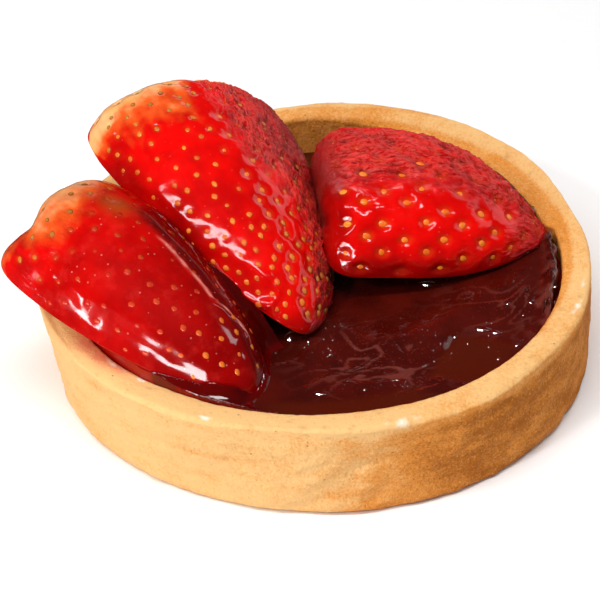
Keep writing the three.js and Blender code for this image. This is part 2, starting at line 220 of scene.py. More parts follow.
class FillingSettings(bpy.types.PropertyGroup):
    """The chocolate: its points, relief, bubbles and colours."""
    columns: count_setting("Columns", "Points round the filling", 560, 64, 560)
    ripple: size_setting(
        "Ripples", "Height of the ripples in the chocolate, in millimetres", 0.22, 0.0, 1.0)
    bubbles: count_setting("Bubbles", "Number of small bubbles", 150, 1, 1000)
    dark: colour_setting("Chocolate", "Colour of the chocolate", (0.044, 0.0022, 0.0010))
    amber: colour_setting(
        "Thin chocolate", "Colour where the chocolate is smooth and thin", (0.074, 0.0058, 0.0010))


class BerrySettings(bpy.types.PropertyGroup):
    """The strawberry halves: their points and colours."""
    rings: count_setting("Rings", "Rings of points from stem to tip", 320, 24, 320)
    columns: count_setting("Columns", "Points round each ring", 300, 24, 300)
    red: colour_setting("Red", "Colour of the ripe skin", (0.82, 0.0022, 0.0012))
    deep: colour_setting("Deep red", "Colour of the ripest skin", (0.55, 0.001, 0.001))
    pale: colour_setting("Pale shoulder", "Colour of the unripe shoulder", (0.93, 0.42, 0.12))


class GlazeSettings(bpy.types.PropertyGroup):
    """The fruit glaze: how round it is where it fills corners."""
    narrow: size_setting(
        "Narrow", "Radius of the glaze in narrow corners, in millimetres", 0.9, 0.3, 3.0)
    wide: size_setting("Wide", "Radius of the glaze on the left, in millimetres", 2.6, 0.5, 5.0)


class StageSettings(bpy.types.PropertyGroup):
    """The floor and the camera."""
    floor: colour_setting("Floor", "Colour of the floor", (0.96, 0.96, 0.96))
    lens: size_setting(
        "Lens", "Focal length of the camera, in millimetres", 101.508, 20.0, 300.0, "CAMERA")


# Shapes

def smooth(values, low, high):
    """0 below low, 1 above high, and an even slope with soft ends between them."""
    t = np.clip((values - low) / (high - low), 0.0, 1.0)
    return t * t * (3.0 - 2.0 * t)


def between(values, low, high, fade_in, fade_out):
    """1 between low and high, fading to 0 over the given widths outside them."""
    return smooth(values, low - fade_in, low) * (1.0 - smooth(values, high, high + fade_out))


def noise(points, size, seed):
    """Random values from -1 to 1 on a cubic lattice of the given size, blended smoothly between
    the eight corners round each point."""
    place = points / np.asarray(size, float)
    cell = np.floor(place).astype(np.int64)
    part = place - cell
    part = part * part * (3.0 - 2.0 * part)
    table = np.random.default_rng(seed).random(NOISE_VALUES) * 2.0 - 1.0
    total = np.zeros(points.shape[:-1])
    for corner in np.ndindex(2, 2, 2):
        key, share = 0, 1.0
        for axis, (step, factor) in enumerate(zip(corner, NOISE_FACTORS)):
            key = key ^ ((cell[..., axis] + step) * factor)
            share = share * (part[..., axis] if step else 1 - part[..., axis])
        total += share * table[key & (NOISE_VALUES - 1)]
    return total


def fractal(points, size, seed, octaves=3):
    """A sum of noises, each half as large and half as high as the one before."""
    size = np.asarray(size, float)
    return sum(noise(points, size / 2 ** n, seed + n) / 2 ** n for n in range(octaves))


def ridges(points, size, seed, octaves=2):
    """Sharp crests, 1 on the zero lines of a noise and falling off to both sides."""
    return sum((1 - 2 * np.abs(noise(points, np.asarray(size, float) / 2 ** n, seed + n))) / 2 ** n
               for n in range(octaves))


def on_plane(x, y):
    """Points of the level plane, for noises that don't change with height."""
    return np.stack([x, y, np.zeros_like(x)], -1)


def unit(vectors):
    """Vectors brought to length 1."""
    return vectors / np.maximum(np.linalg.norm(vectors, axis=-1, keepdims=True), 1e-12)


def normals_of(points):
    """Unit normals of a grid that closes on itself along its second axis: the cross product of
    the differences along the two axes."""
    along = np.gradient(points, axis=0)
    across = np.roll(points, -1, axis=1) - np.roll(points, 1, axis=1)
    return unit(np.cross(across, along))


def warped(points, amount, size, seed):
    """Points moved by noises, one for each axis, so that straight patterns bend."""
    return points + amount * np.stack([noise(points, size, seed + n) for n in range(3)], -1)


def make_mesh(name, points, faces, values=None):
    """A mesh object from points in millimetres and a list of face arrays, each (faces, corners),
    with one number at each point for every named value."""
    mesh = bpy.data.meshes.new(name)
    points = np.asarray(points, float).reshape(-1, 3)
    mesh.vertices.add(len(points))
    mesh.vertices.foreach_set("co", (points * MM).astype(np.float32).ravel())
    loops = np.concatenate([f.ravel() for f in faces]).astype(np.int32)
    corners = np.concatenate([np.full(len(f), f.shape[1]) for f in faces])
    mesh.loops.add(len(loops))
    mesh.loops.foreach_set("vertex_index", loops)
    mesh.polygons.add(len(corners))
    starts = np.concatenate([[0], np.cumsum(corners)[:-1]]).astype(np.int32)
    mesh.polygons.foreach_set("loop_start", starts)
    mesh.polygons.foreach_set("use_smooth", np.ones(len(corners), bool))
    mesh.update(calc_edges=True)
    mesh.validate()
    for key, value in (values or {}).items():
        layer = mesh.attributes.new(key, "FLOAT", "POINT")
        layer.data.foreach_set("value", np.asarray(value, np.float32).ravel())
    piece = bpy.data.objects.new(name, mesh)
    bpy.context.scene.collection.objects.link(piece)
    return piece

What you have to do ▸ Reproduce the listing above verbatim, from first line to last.

The reply ▸
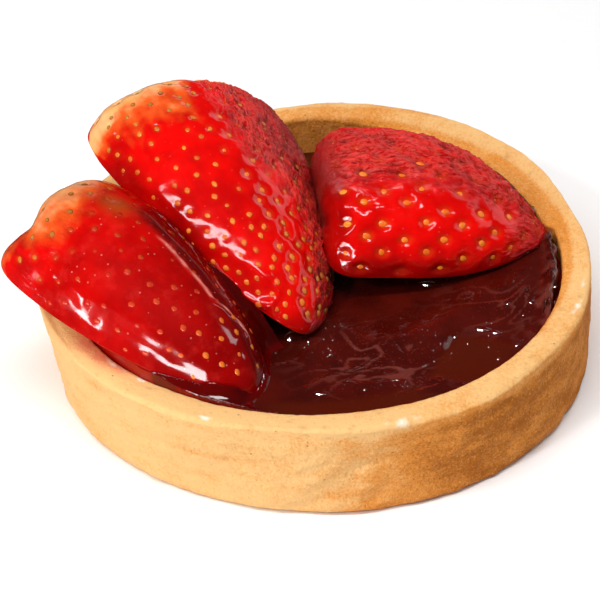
Keep writing the three.js and Blender code for this image. This is part 2, starting at line 220 of scene.py. More parts follow.
class FillingSettings(bpy.types.PropertyGroup):
    """The chocolate: its points, relief, bubbles and colours."""
    columns: count_setting("Columns", "Points round the filling", 560, 64, 560)
    ripple: size_setting(
        "Ripples", "Height of the ripples in the chocolate, in millimetres", 0.22, 0.0, 1.0)
    bubbles: count_setting("Bubbles", "Number of small bubbles", 150, 1, 1000)
    dark: colour_setting("Chocolate", "Colour of the chocolate", (0.044, 0.0022, 0.0010))
    amber: colour_setting(
        "Thin chocolate", "Colour where the chocolate is smooth and thin", (0.074, 0.0058, 0.0010))


class BerrySettings(bpy.types.PropertyGroup):
    """The strawberry halves: their points and colours."""
    rings: count_setting("Rings", "Rings of points from stem to tip", 320, 24, 320)
    columns: count_setting("Columns", "Points round each ring", 300, 24, 300)
    red: colour_setting("Red", "Colour of the ripe skin", (0.82, 0.0022, 0.0012))
    deep: colour_setting("Deep red", "Colour of the ripest skin", (0.55, 0.001, 0.001))
    pale: colour_setting("Pale shoulder", "Colour of the unripe shoulder", (0.93, 0.42, 0.12))


class GlazeSettings(bpy.types.PropertyGroup):
    """The fruit glaze: how round it is where it fills corners."""
    narrow: size_setting(
        "Narrow", "Radius of the glaze in narrow corners, in millimetres", 0.9, 0.3, 3.0)
    wide: size_setting("Wide", "Radius of the glaze on the left, in millimetres", 2.6, 0.5, 5.0)


class StageSettings(bpy.types.PropertyGroup):
    """The floor and the camera."""
    floor: colour_setting("Floor", "Colour of the floor", (0.96, 0.96, 0.96))
    lens: size_setting(
        "Lens", "Focal length of the camera, in millimetres", 101.508, 20.0, 300.0, "CAMERA")


# Shapes

def smooth(values, low, high):
    """0 below low, 1 above high, and an even slope with soft ends between them."""
    t = np.clip((values - low) / (high - low), 0.0, 1.0)
    return t * t * (3.0 - 2.0 * t)


def between(values, low, high, fade_in, fade_out):
    """1 between low and high, fading to 0 over the given widths outside them."""
    return smooth(values, low - fade_in, low) * (1.0 - smooth(values, high, high + fade_out))


def noise(points, size, seed):
    """Random values from -1 to 1 on a cubic lattice of the given size, blended smoothly between
    the eight corners round each point."""
    place = points / np.asarray(size, float)
    cell = np.floor(place).astype(np.int64)
    part = place - cell
    part = part * part * (3.0 - 2.0 * part)
    table = np.random.default_rng(seed).random(NOISE_VALUES) * 2.0 - 1.0
    total = np.zeros(points.shape[:-1])
    for corner in np.ndindex(2, 2, 2):
        key, share = 0, 1.0
        for axis, (step, factor) in enumerate(zip(corner, NOISE_FACTORS)):
            key = key ^ ((cell[..., axis] + step) * factor)
            share = share * (part[..., axis] if step else 1 - part[..., axis])
        total += share * table[key & (NOISE_VALUES - 1)]
    return total


def fractal(points, size, seed, octaves=3):
    """A sum of noises, each half as large and half as high as the one before."""
    size = np.asarray(size, float)
    return sum(noise(points, size / 2 ** n, seed + n) / 2 ** n for n in range(octaves))


def ridges(points, size, seed, octaves=2):
    """Sharp crests, 1 on the zero lines of a noise and falling off to both sides."""
    return sum((1 - 2 * np.abs(noise(points, np.asarray(size, float) / 2 ** n, seed + n))) / 2 ** n
               for n in range(octaves))


def on_plane(x, y):
    """Points of the level plane, for noises that don't change with height."""
    return np.stack([x, y, np.zeros_like(x)], -1)


def unit(vectors):
    """Vectors brought to length 1."""
    return vectors / np.maximum(np.linalg.norm(vectors, axis=-1, keepdims=True), 1e-12)


def normals_of(points):
    """Unit normals of a grid that closes on itself along its second axis: the cross product of
    the differences along the two axes."""
    along = np.gradient(points, axis=0)
    across = np.roll(points, -1, axis=1) - np.roll(points, 1, axis=1)
    return unit(np.cross(across, along))


def warped(points, amount, size, seed):
    """Points moved by noises, one for each axis, so that straight patterns bend."""
    return points + amount * np.stack([noise(points, size, seed + n) for n in range(3)], -1)


def make_mesh(name, points, faces, values=None):
    """A mesh object from points in millimetres and a list of face arrays, each (faces, corners),
    with one number at each point for every named value."""
    mesh = bpy.data.meshes.new(name)
    points = np.asarray(points, float).reshape(-1, 3)
    mesh.vertices.add(len(points))
    mesh.vertices.foreach_set("co", (points * MM).astype(np.float32).ravel())
    loops = np.concatenate([f.ravel() for f in faces]).astype(np.int32)
    corners = np.concatenate([np.full(len(f), f.shape[1]) for f in faces])
    mesh.loops.add(len(loops))
    mesh.loops.foreach_set("vertex_index", loops)
    mesh.polygons.add(len(corners))
    starts = np.concatenate([[0], np.cumsum(corners)[:-1]]).astype(np.int32)
    mesh.polygons.foreach_set("loop_start", starts)
    mesh.polygons.foreach_set("use_smooth", np.ones(len(corners), bool))
    mesh.update(calc_edges=True)
    mesh.validate()
    for key, value in (values or {}).items():
        layer = mesh.attributes.new(key, "FLOAT", "POINT")
        layer.data.foreach_set("value", np.asarray(value, np.float32).ravel())
    piece = bpy.data.objects.new(name, mesh)
    bpy.context.scene.collection.objects.link(piece)
    return piece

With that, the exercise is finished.